現代語私訳『福翁百話』 第七十二章 「教育の善い影響や利益は子孫にまで及びます」
穀物の農業を良くしていくために最も重要なことは、種を選んで養い増やすことに努力することです。
まず良い種を蒔いて丁寧に養い増やせば、前の年の種よりもさらに良い種を得ることができます。
毎年毎年その努力を怠らなければ、その進歩は著しいものです。
その反対に、最初は良い種を得ても、ただそれを蒔くだけで耕すことや養い増やすことに注意しない時は、種の性質はだんだんと劣化してしまい、そこから回復するのが難しいほどになってしまいます。
人間の子どもも、そのようなものです。
良い父母から生れた子どもで素質があり上部であっても、ただその子を産んだだけで、教育に注意せず、あるいは教育方法を間違えれば、さらにあるいは家庭のありかたが腐敗していて悪い習慣を成してしまうなどのことがあれば、その子の品格は落ちてしまいます。
二代、三代、同じような割合で品格が落ちていって、四代、五代に至れば、初代の遺伝は全く消滅して、ひ弱で愚かな子どもが生まれるばかりでしょう。
封建社会の時代の大名や大金持ちの名家の子孫において、暗愚でひ弱で最下等の人間に変わり果ててしまっている人が多いのを見ても、その証拠となることでしょう。
名家の子孫であってこのようになることを考えれば、字も読めず教育も受けておらず、貧しく地位も低い家の子どもが、この事例を逆にして、必ず昇っていく道があることも疑いありません。

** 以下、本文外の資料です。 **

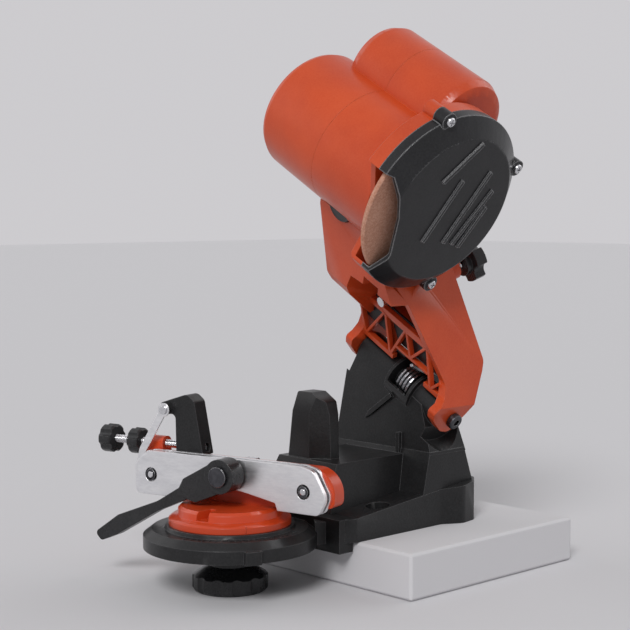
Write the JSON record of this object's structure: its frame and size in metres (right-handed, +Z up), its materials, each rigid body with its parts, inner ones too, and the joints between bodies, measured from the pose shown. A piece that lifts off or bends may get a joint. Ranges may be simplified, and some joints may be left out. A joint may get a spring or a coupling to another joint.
{
  "type": "electric chainsaw sharpener",
  "caption": "Bench-edge electric chain sharpener: orange motor head with a guarded wheel, swinging on a ribbed fork over a black base with a swivelling chain vise.",
  "frame": {"origin": "middle of the line of bench bolts, on the bench top", "axes": "+X to the user's right, +Y away from the user, +Z up"},
  "size_m": [0.2206, 0.2189, 0.3331],
  "materials": {
    "black_plastic": "satin",
    "orange_plastic": "satin",
    "orange_paint": "satin",
    "bare_plate": "satin",
    "steel": "satin",
    "dark_steel": "matte",
    "motor_steel": "matte",
    "abrasive": "matte",
    "rubber": "matte",
    "brass": "satin",
    "fan_plastic": "matte"
  },
  "bodies": {
    "base": {"base_frame": "black_plastic", "base_tower": "black_plastic", "hinge_bolt": "dark_steel", "hinge_nut": "dark_steel", "hinge_washer_right": "steel", "hinge_washer_left": "steel", "return_spring": "dark_steel"},
    "vise": {"vise_body": "orange_paint", "rear_plate": "bare_plate", "guide_pin_left": "steel", "guide_pin_right": "steel", "vise_stud": "steel", "stud_washer": "steel", "draw_bolt": "steel", "draw_nut": "steel"},
    "front_plate": {"front_plate": "bare_plate"},
    "clamp_lever": {"clamp_lever": "black_plastic"},
    "stop_carrier": {"stop_carrier": "black_plastic", "pawl_pin": "steel", "pawl_spring": "steel"},
    "chain_pawl": {"chain_pawl": "bare_plate"},
    "stop_rod": {"stop_rod": "steel", "stop_knob": "black_plastic"},
    "lock_knob": {"lock_knob": "black_plastic"},
    "clamp_knob": {"clamp_knob": "black_plastic", "knob_insert": "brass"},
    "head": {"head_frame": "orange_plastic", "fork_panel": "black_plastic", "housing_front": "orange_plastic", "end_cap": "orange_plastic", "cord_gland": "rubber", "guard_back": "orange_plastic", "guard_cover": "black_plastic", "guard_screw_top": "steel", "guard_screw_right": "steel", "guard_screw_bottom": "steel", "stator": "motor_steel", "upper_brush": "brass", "lower_brush": "brass", "rear_bearing": "steel", "front_bearing": "steel"},
    "depth_tip": {"depth_tip": "steel"},
    "depth_screw": {"depth_screw": "steel", "depth_knob": "black_plastic"},
    "power_button": {"power_button": "black_plastic"},
    "spindle": {"motor_shaft": "steel", "grinding_wheel": "abrasive", "inner_flange": "steel", "outer_flange": "steel", "spindle_nut": "steel", "rotor": "motor_steel", "commutator": "brass", "fan": "fan_plastic"}
  },
  "joints": [
    {"name": "head_swing", "type": "hinge", "parent": "base", "child": "head", "pos_m": [0.0202, 0.05, 0.08799], "axis": [0.866, 0, -0.5], "range_deg": [0, 64], "stiffness_Nm_per_rad": 1, "springref_deg": -71.62, "deforming": ["return_spring"]},
    {"name": "spindle_spin", "type": "hinge", "parent": "head", "child": "spindle", "pos_m": [0.085, 0.004, 0.20022], "axis": [0.866, 0, -0.5], "continuous": true},
    {"name": "button_press", "type": "slide", "parent": "head", "child": "power_button", "axis": [0, 1, 0], "range_m": [0, 0.002], "stiffness_N_per_m": 300, "springref_m": -0.001},
    {"name": "depth_travel", "type": "slide", "parent": "head", "child": "depth_tip", "axis": [0.1954, 0.9205, 0.3384], "range_m": [0, 0.005]},
    {"name": "depth_turn", "type": "hinge", "parent": "depth_tip", "child": "depth_screw", "pos_m": [0.03221, 0.0131, 0.13879], "axis": [0.1954, 0.9205, 0.3384], "range_deg": [0, 1440]},
    {"name": "vise_swivel", "type": "hinge", "parent": "base", "child": "vise", "pos_m": [0, -0.08, 0.012], "axis": [0, 0, 1], "range_deg": [-50, 20]},
    {"name": "clamp_knob_turn", "type": "hinge", "parent": "vise", "child": "clamp_knob", "pos_m": [0, -0.08, -0.02], "axis": [0, 0, 1], "range_deg": [-180, 180]},
    {"name": "lever_turn", "type": "hinge", "parent": "vise", "child": "clamp_lever", "pos_m": [0.00845, -0.09223, 0.042], "axis": [-0.2588, 0.9659, 0], "range_deg": [0, 30]},
    {"name": "front_plate_close", "type": "slide", "parent": "vise", "child": "front_plate", "axis": [-0.2588, 0.9659, 0], "range_m": [0, 0.0014]},
    {"name": "rod_turn", "type": "hinge", "parent": "vise", "child": "stop_rod", "pos_m": [-0.06039, -0.08645, 0.053], "axis": [0.9659, 0.2588, 0], "range_deg": [-2880, 720]},
    {"name": "carrier_slide", "type": "slide", "parent": "vise", "child": "stop_carrier", "axis": [0.9659, 0.2588, 0], "range_m": [-0.01, 0.0025]},
    {"name": "lock_knob_turn", "type": "hinge", "parent": "vise", "child": "lock_knob", "pos_m": [-0.07488, -0.09033, 0.053], "axis": [0.9659, 0.2588, 0], "range_deg": [-180, 180]},
    {"name": "pawl_flip", "type": "hinge", "parent": "stop_carrier", "child": "chain_pawl", "pos_m": [-0.04636, -0.09242, 0.075], "axis": [-0.2588, 0.9659, 0], "range_deg": [0, 269]}
  ],
  "couplings": [
    {"joint": "front_plate_close", "follows": "lever_turn", "m_per_rad": 0.0026728},
    {"joint": "rod_turn", "follows": "carrier_slide", "rad_per_m": 5026.5},
    {"joint": "depth_turn", "follows": "depth_travel", "rad_per_m": 5026.5}
  ]
}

先祖代々、全く一字も字が読めない極貧の家の子を教えるのはとても難しいことで、その一代で学問を成就するようなことは望めないとしても、ともかくどうしようもなく愚かな人よりはましであれば、その子を選んで多少の教育を授け、ついで二代目に至り、同様に三代、四代、と徐々に進んでいけば、ちょうど穀物の種の品位を進めるのと同じ法則に従って、極貧の家の子の四代目の子孫には偉大なる学者を輩出することも決して難しいことではありません。
ただ、その実際の効果が、短時間では現れないというだけのことです。
このことを、医学と照らし合わせて考え見るならば、遺伝と言われる中風、発狂、結核の体質、ハンセン氏病になる体質(最近の医学の学説では結核やハンセン氏病は遺伝ではないそうです。ですが、かかりやすい体質は遺伝と言えますので、ここに体質という言葉を付加しました。)といったような事例においては、その病気にかかった人の子孫はよく注意して、だいたい四代ぐらいを経過してもう病気にならず大丈夫であれば、遺伝的な痕跡はもう全然なくなったと言えます。

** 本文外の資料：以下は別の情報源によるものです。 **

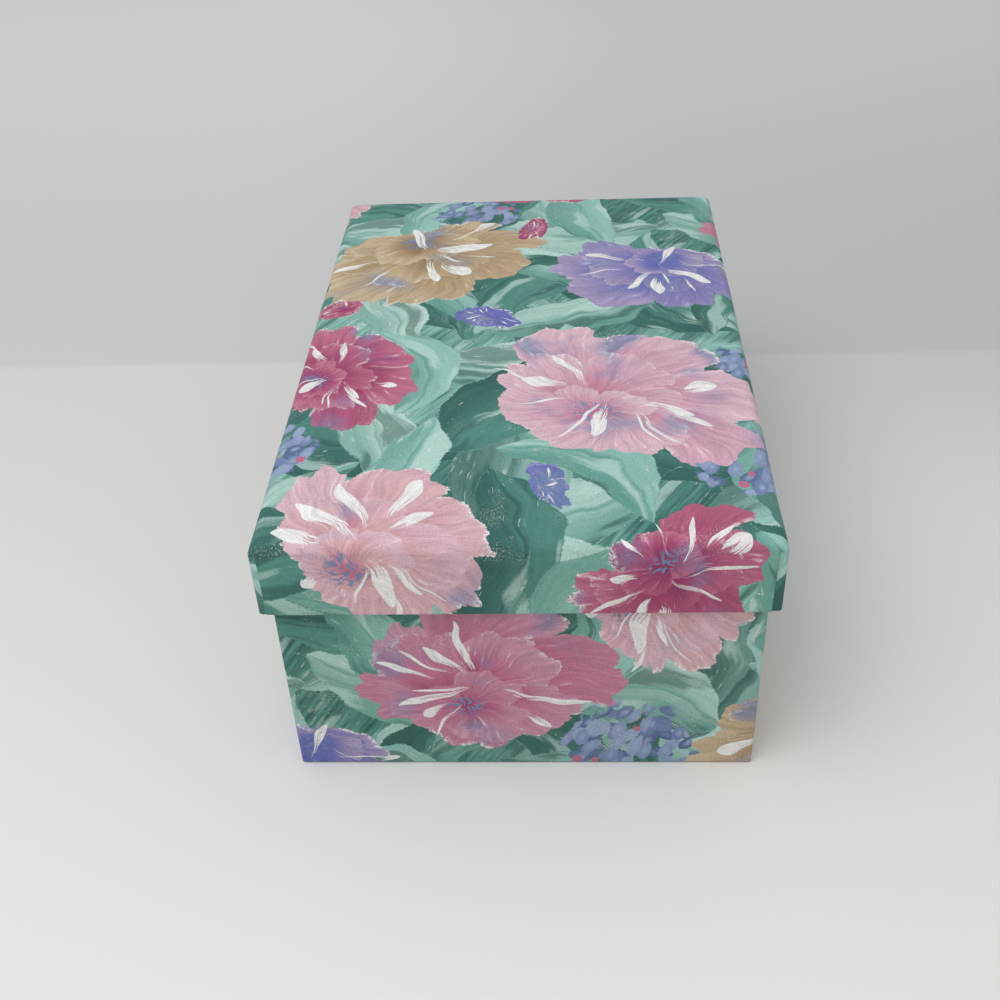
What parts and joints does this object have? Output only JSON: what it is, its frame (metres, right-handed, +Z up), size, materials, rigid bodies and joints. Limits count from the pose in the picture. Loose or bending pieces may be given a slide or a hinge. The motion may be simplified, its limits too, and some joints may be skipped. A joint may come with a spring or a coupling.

ですので、智恵ある人の子孫が愚か者になるのも、愚か者の子孫が智恵ある人に変わるのも、病気や怪我などの特別の場合を除いて、だいたい三、四代の歳月がかかることです。
随分ゆっくりしたことのようですが、ゆっくり進歩、あるいはゆっくり退化しているという事実は間違いありません。
そして、その進歩や退化は、ただ教育がどのようなものかという一点に左右されます。
ですので、教育の善い影響や利益は、単に教育を受ける人個人に止まらず、遠く子孫にまで及びます。
社会全体が進歩し、あるいは退化するのも、その国に行われる教育方法の努力や怠りに関係があることは明白に理解すべきことです。